***** SUPPLIED MATERIAL *****
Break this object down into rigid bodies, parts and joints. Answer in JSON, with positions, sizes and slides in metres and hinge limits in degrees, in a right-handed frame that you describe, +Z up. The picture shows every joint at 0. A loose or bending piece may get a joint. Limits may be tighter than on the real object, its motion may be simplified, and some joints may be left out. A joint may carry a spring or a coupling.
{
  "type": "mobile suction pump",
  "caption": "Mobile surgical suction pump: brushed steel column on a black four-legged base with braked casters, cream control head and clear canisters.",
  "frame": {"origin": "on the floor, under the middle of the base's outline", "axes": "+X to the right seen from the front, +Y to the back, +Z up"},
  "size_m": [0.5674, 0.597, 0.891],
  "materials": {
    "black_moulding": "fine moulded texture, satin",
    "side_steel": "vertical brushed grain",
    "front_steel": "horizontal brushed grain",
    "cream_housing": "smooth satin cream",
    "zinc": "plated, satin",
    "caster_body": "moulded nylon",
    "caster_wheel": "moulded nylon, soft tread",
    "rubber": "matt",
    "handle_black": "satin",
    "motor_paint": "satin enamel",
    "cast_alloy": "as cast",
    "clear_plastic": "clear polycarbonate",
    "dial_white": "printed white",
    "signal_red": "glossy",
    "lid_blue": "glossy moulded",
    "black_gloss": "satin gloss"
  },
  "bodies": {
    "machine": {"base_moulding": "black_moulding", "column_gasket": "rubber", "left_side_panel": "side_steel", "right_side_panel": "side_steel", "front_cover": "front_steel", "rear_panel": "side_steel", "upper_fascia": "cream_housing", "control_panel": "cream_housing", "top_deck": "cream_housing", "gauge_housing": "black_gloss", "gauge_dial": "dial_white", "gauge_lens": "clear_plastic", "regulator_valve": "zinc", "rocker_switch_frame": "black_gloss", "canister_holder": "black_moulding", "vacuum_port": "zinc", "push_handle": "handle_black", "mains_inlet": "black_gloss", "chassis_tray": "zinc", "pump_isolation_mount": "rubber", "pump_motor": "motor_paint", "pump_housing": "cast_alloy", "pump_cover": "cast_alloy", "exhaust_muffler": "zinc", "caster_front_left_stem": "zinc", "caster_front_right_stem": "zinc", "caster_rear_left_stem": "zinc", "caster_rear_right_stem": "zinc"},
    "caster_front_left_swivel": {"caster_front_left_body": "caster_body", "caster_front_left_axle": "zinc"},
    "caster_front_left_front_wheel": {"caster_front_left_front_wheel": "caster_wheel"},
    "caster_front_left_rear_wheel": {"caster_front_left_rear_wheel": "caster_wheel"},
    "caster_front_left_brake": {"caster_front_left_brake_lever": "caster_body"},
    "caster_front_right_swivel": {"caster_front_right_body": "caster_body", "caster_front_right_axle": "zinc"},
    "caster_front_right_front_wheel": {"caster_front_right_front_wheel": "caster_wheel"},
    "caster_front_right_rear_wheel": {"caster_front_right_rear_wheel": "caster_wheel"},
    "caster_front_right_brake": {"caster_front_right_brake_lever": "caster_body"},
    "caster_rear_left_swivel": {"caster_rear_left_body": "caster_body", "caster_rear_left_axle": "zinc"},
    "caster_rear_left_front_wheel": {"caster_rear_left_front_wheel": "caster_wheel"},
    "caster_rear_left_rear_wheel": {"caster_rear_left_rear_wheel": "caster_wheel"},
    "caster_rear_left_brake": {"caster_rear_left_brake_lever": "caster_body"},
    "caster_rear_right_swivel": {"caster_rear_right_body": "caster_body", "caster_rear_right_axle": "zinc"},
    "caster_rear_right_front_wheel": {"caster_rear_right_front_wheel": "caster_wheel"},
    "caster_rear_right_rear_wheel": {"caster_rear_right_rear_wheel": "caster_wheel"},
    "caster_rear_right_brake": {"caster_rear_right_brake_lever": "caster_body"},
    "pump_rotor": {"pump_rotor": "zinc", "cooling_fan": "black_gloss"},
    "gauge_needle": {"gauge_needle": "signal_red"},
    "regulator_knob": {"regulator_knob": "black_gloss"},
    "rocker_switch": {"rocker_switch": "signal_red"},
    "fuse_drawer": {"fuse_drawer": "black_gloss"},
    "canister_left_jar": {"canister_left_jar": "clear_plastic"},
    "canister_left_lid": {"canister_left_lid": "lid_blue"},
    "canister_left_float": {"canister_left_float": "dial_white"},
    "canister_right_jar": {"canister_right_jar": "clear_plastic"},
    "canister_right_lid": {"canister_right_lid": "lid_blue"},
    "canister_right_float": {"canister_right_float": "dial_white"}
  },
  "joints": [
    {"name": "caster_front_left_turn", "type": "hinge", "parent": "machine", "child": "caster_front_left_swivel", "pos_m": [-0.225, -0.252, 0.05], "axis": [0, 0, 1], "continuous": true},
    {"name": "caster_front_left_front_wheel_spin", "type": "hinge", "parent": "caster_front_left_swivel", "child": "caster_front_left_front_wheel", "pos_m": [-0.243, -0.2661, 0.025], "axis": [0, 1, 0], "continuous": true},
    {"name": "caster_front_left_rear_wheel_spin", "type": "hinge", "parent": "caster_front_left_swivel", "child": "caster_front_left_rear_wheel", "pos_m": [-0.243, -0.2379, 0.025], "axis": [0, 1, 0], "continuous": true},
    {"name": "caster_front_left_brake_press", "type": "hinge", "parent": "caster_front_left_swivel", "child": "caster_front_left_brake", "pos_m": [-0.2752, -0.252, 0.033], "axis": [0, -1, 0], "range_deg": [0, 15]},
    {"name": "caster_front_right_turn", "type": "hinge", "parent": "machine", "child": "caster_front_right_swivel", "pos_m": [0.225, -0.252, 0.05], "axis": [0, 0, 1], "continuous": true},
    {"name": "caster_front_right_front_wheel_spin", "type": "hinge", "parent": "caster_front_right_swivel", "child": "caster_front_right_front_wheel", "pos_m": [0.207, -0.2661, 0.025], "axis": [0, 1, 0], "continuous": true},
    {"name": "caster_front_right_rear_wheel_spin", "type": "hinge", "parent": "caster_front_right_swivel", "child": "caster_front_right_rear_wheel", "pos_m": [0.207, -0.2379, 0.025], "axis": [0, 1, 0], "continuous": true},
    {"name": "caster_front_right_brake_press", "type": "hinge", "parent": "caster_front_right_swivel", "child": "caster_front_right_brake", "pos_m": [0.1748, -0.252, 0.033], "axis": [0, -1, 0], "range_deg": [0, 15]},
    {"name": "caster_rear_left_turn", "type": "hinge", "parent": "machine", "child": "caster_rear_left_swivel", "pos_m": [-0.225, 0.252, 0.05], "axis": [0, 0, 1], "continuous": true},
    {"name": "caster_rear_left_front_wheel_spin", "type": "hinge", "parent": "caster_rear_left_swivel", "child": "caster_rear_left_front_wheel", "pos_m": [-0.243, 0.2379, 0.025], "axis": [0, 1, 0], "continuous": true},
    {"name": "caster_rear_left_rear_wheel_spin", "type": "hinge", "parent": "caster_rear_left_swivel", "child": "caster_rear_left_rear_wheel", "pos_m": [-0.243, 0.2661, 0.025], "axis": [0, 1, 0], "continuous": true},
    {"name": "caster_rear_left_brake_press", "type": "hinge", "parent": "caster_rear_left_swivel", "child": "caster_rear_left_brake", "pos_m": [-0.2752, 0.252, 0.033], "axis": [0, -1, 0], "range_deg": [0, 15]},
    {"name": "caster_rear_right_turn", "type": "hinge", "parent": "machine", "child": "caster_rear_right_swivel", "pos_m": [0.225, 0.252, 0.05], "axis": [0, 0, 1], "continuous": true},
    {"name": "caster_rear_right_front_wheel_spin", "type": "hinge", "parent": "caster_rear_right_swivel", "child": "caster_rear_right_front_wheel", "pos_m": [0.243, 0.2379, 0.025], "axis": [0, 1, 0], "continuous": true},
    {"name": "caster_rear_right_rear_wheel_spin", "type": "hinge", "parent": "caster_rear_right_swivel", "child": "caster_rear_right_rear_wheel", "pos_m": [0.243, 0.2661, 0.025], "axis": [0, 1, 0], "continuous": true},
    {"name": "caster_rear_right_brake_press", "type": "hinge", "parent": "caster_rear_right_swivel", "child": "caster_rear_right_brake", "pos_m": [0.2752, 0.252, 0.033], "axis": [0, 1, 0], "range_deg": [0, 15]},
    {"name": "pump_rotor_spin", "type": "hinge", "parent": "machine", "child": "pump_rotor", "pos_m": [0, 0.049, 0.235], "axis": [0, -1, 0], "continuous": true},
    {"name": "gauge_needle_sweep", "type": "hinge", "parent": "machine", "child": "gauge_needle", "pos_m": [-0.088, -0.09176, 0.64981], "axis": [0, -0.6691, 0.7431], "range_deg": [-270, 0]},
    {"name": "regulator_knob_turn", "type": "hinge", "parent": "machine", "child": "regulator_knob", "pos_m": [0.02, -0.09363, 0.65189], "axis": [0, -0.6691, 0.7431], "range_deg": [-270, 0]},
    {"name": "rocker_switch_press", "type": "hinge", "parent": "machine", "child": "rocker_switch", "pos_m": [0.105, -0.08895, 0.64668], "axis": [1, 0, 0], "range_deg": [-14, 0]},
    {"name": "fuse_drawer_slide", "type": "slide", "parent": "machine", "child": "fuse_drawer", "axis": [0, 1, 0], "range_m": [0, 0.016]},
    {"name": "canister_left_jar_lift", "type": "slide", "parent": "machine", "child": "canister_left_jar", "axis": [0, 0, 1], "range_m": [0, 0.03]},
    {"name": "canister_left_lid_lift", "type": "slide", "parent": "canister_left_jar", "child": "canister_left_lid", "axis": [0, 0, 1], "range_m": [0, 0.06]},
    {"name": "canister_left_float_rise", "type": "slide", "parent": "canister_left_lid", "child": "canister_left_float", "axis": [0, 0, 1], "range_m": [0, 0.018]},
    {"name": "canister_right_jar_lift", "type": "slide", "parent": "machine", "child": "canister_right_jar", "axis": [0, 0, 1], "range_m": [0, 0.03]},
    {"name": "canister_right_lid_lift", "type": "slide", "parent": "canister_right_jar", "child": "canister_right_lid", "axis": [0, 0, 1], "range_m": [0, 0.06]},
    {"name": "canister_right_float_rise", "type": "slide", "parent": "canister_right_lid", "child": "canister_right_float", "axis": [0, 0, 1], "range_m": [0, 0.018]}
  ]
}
*****
■ **GOAL**:
Scan the lines for the string "bodies". Pick out every line that has it.

■ **WRITTEN SOLUTION**:
Break this object down into rigid bodies, parts and joints. Answer in JSON, with positions, sizes and slides in metres and hinge limits in degrees, in a right-handed frame that you describe, +Z up. The picture shows every joint at 0. A loose or bending piece may get a joint. Limits may be tighter than on the real object, its motion may be simplified, and some joints may be left out. A joint may carry a spring or a coupling.
  "bodies": {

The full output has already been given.